By now you’ve probably heard something about Apple’s new iOS6 maps app. In case you’ve been living under a rock, it turns out the new and shiny application that replaces Google maps in the new iOS release produces a lot of inaccuracies, mangled graphics, navigation errors and what not (just like the image you see on the left – for more examples you can see this site). Kidding (or gloating) aside, this debacle carries with it a few important lessons that anyone who is building a big data project should keep in mind.
Apple took data from various sources like Waze, Tomtom, yelp and others to build their database. thinking that it is all just geographical data using the same coordinate system so everything should be just fine. Well, it doesn’t work like that – out first and probably most important lesson is It isn’t just about getting all the data there. When you build a big data project and you amass the data from all the possible sources. Don’t think that you’d automagically achieve analytics nirvana. If you don’t take care to check the data, understand the connections between the different entities and really understand what you have there – you’d just end up with a big pile of data.
A related lesson we should take away from this is that it isn’t just one pile of data. In GIS or mapping applications it seems it is all just “geographic data” but in reality there are different types of data we need to take care of such as raster maps (e.g. satellite images) , vector maps (e.g. roads, rivers) , digital terrain models (3d models), points of interest (e.g. gas stations, malls)etc. each can be in different scale and datum, each needs to be handled differently. The same is true for your project it has its own domain and its own entities. Each entity needs to be handled differently and they all need to work together. I personally think a good way to handle this is to apply SOA thinking with big data (if you’re in Israel, I’ll be speaking about just that next month), but regardless of how you handle it – remember that you should.
Another thing that apparent is that Apple relied mainly on algorithms to stitch together all the data from the many sources they’ve used. The takeaway here is that Algorithms are cool and everything but humans should oversee the process or as Ronald Reagan said it Trust but verify. We all build our predictive models, recommendation engines and nifty clustering algorithms – we should really make sure the results mesh well together. For instance in our system we work on multi-channel interactions (of people with organisations such as call centers etc.), one of the channels we have is voice calls another is feedback on interactions – if we just cluster call transcripts with given feedback (to get back interactions’ root causes) without understanding the meaning of these different channels the outcome looks awesome and everything but it is otherwise meaningless. Again, the algorithms are important but we need to look at what they’re producing and understand the data they are working on.
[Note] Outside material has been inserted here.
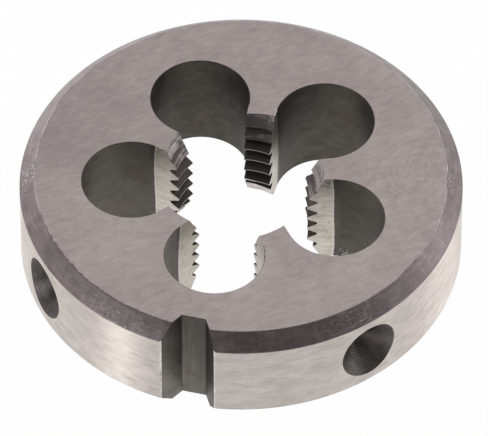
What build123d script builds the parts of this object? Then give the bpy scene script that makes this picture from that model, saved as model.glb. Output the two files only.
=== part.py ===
from build123d import *
import os
from math import asin, ceil, degrees, radians, tan

# Round threading die for a 55 degree parallel pipe thread of 1/4 inch.
# One hardened steel disc: turned, tapped, drilled through five times and ground.
# Millimetres and degrees. The origin is the centre of the lower face, +Z is the
# die's axis and the adjusting notch in the rim faces -Y.

# Turned blank
outside_diameter = 38.0
thickness = 10.0
rim_chamfer = 1.3

# Thread, Whitworth form
thread_major_diameter = 13.157
threads_per_inch = 19
thread_angle = 55.0
groove_height_at_notch = -0.04  # a groove's centre above the lower face, on the notch's side
groove_overrun = 0.1  # how far the groove's flanks run on into the open bore

# Lead-in cone at each face, relieved land by land behind its cutting edge
lead_mouth_diameter = 14.2
lead_angle = 27.0  # between the cone's wall and the die's axis
lead_relief = 0.85  # how far the cone's own axis lies from the die's axis, behind the edge

# Chip holes, and the threaded lands between them
chip_hole_count = 5
chip_hole_diameter = 8.55
chip_hole_circle_diameter = 18.8
land_width = 2.26  # across the thread's crest
rake_angle = 8.0  # between a cutting face and the radial line through its edge
throat_overrun = 1.0  # how far the throat's cutter reaches into the open bore

# Adjusting notch in the rim
notch_direction = -90.0
notch_angle = 60.0
notch_floor_width = 2.06
notch_depth = 2.4
notch_overrun = 1.0  # how far the notch's cutter reaches outside the rim

# Conical seats for the die stock's screws
seat_angle_from_notch = 49.0
seat_diameter = 5.75
seat_cone_angle = 90.0
seat_overrun = 0.6  # how far the seat's cutter reaches outside the rim

# Sizes that follow from the ones above
outside_radius = outside_diameter / 2
pitch = 25.4 / threads_per_inch
sharp_thread_height = pitch / 2 / tan(radians(thread_angle / 2))
thread_depth = sharp_thread_height * 2 / 3
major_radius = thread_major_diameter / 2
minor_radius = major_radius - thread_depth
chip_hole_radius = chip_hole_diameter / 2
chip_hole_circle_radius = chip_hole_circle_diameter / 2
land_spacing_angle = 360 / chip_hole_count

# Cutter for one turn of the thread: the full thread form swept up a right-hand helix
with BuildPart() as groove_turn:
    with BuildLine() as turn_path:
        Helix(pitch=pitch, height=pitch, radius=major_radius)
    with BuildSketch(Plane.XZ) as groove_section:
        flank_reach = thread_depth + groove_overrun
        root_half_width = pitch / 12
        groove_half_width = root_half_width + flank_reach * tan(radians(thread_angle / 2))
        with Locations((major_radius, 0)):
            Polygon(
                (0, -root_half_width),
                (0, root_half_width),
                (-flank_reach, groove_half_width),
                (-flank_reach, -groove_half_width),
            )
    sweep(path=turn_path.line, is_frenet=True)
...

Another issue, which is more of a guess based on the outcome (Update: it seems it isn’t just a guess), is that you need to hire the right people for the job. I’d venture to say that Apple underestimated the complexities of producing a global maps service and didn’t hire enough GIS experts to make sure this would work well at the needed scale (scale of data not scale of users). You need to understand the nature of your problem and get qualified experts on that subject – are you mainly about text analytics? is your problem mainly data refining and quality? Is it about statistics models? something else? – Make sure you understand what your problems are and get people that can solve them – make sure you have enough of those to go around.
The last lesson learned is not specific to big data project and is probably true for any software project – don’t underestimate QA and testing. It is obvious that Apple didn’t do enough of that and that the real testers are iOS users who are taking the maps out for a ride (pardon the pun). Testing is important, quality assurance, vetting data quality are important. Automated testing is really important but, as mentioned above, don’t forget to put some humans in the loop as well.